Reproduce all of the material word for word.
┄┄┄┄┄┄
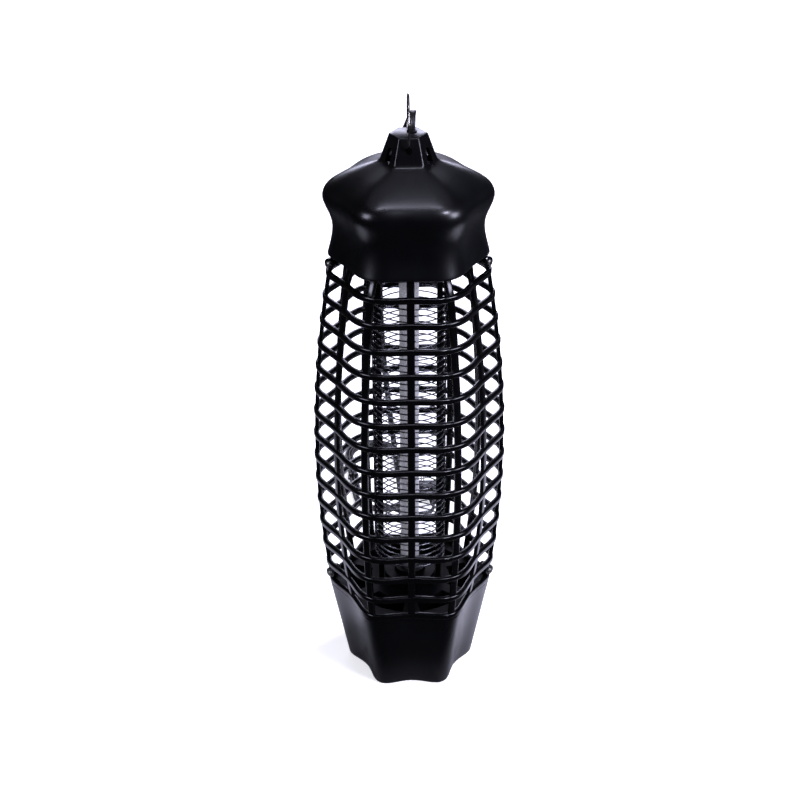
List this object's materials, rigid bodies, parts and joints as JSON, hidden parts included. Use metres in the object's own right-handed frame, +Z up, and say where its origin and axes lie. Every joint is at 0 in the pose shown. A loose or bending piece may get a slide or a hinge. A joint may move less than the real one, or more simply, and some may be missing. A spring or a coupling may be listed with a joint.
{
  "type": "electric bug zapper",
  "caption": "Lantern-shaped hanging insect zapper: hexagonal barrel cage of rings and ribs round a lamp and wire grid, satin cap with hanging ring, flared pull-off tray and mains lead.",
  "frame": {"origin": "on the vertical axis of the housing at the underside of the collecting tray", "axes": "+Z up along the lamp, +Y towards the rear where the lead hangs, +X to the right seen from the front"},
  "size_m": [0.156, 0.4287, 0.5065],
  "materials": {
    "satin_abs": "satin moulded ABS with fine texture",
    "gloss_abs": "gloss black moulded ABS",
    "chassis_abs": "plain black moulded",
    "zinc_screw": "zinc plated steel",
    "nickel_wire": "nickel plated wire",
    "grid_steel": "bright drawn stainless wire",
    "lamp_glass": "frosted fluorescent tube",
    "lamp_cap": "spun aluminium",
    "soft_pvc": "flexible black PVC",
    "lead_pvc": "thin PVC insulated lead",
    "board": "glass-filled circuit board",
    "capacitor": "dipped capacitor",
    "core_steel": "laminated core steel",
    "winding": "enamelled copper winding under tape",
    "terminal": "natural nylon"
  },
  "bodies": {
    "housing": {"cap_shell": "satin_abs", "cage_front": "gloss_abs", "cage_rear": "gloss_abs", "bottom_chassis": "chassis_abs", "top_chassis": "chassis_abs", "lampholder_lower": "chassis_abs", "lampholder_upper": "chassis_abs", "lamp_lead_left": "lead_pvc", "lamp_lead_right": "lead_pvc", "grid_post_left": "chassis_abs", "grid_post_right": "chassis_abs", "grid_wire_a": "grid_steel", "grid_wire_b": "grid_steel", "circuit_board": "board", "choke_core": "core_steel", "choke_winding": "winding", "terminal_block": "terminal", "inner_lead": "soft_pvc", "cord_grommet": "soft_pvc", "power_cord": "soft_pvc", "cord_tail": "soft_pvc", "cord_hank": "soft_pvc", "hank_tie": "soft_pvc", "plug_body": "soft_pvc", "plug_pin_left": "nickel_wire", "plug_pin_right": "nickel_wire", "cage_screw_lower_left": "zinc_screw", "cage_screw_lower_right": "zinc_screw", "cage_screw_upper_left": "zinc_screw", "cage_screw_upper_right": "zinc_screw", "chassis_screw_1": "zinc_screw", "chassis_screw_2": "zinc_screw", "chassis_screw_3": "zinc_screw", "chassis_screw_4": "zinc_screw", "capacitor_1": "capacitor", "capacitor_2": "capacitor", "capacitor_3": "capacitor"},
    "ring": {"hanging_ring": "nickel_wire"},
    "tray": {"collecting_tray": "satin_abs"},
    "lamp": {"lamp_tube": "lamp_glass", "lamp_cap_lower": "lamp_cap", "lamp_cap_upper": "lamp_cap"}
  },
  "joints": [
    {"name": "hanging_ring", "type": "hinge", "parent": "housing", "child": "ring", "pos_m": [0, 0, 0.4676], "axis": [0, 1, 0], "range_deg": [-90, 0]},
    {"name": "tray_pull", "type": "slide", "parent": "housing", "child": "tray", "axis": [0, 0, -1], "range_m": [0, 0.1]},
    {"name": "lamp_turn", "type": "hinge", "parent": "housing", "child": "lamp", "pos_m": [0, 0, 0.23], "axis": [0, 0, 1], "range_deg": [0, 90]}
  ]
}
┄┄┄┄┄┄
**Response to the exercise**
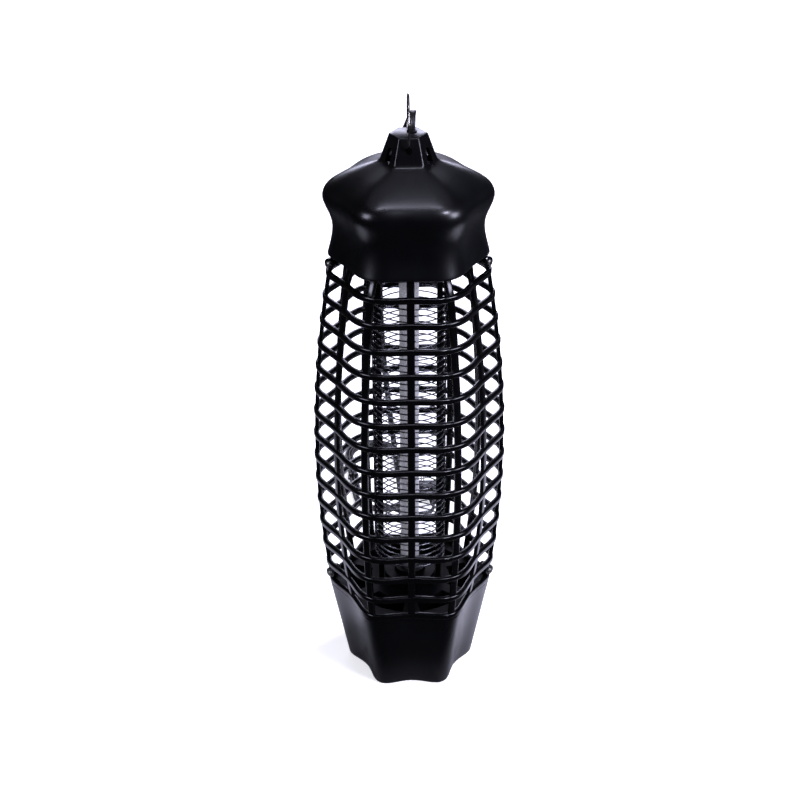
List this object's materials, rigid bodies, parts and joints as JSON, hidden parts included. Use metres in the object's own right-handed frame, +Z up, and say where its origin and axes lie. Every joint is at 0 in the pose shown. A loose or bending piece may get a slide or a hinge. A joint may move less than the real one, or more simply, and some may be missing. A spring or a coupling may be listed with a joint.
{
  "type": "electric bug zapper",
  "caption": "Lantern-shaped hanging insect zapper: hexagonal barrel cage of rings and ribs round a lamp and wire grid, satin cap with hanging ring, flared pull-off tray and mains lead.",
  "frame": {"origin": "on the vertical axis of the housing at the underside of the collecting tray", "axes": "+Z up along the lamp, +Y towards the rear where the lead hangs, +X to the right seen from the front"},
  "size_m": [0.156, 0.4287, 0.5065],
  "materials": {
    "satin_abs": "satin moulded ABS with fine texture",
    "gloss_abs": "gloss black moulded ABS",
    "chassis_abs": "plain black moulded",
    "zinc_screw": "zinc plated steel",
    "nickel_wire": "nickel plated wire",
    "grid_steel": "bright drawn stainless wire",
    "lamp_glass": "frosted fluorescent tube",
    "lamp_cap": "spun aluminium",
    "soft_pvc": "flexible black PVC",
    "lead_pvc": "thin PVC insulated lead",
    "board": "glass-filled circuit board",
    "capacitor": "dipped capacitor",
    "core_steel": "laminated core steel",
    "winding": "enamelled copper winding under tape",
    "terminal": "natural nylon"
  },
  "bodies": {
    "housing": {"cap_shell": "satin_abs", "cage_front": "gloss_abs", "cage_rear": "gloss_abs", "bottom_chassis": "chassis_abs", "top_chassis": "chassis_abs", "lampholder_lower": "chassis_abs", "lampholder_upper": "chassis_abs", "lamp_lead_left": "lead_pvc", "lamp_lead_right": "lead_pvc", "grid_post_left": "chassis_abs", "grid_post_right": "chassis_abs", "grid_wire_a": "grid_steel", "grid_wire_b": "grid_steel", "circuit_board": "board", "choke_core": "core_steel", "choke_winding": "winding", "terminal_block": "terminal", "inner_lead": "soft_pvc", "cord_grommet": "soft_pvc", "power_cord": "soft_pvc", "cord_tail": "soft_pvc", "cord_hank": "soft_pvc", "hank_tie": "soft_pvc", "plug_body": "soft_pvc", "plug_pin_left": "nickel_wire", "plug_pin_right": "nickel_wire", "cage_screw_lower_left": "zinc_screw", "cage_screw_lower_right": "zinc_screw", "cage_screw_upper_left": "zinc_screw", "cage_screw_upper_right": "zinc_screw", "chassis_screw_1": "zinc_screw", "chassis_screw_2": "zinc_screw", "chassis_screw_3": "zinc_screw", "chassis_screw_4": "zinc_screw", "capacitor_1": "capacitor", "capacitor_2": "capacitor", "capacitor_3": "capacitor"},
    "ring": {"hanging_ring": "nickel_wire"},
    "tray": {"collecting_tray": "satin_abs"},
    "lamp": {"lamp_tube": "lamp_glass", "lamp_cap_lower": "lamp_cap", "lamp_cap_upper": "lamp_cap"}
  },
  "joints": [
    {"name": "hanging_ring", "type": "hinge", "parent": "housing", "child": "ring", "pos_m": [0, 0, 0.4676], "axis": [0, 1, 0], "range_deg": [-90, 0]},
    {"name": "tray_pull", "type": "slide", "parent": "housing", "child": "tray", "axis": [0, 0, -1], "range_m": [0, 0.1]},
    {"name": "lamp_turn", "type": "hinge", "parent": "housing", "child": "lamp", "pos_m": [0, 0, 0.23], "axis": [0, 0, 1], "range_deg": [0, 90]}
  ]
}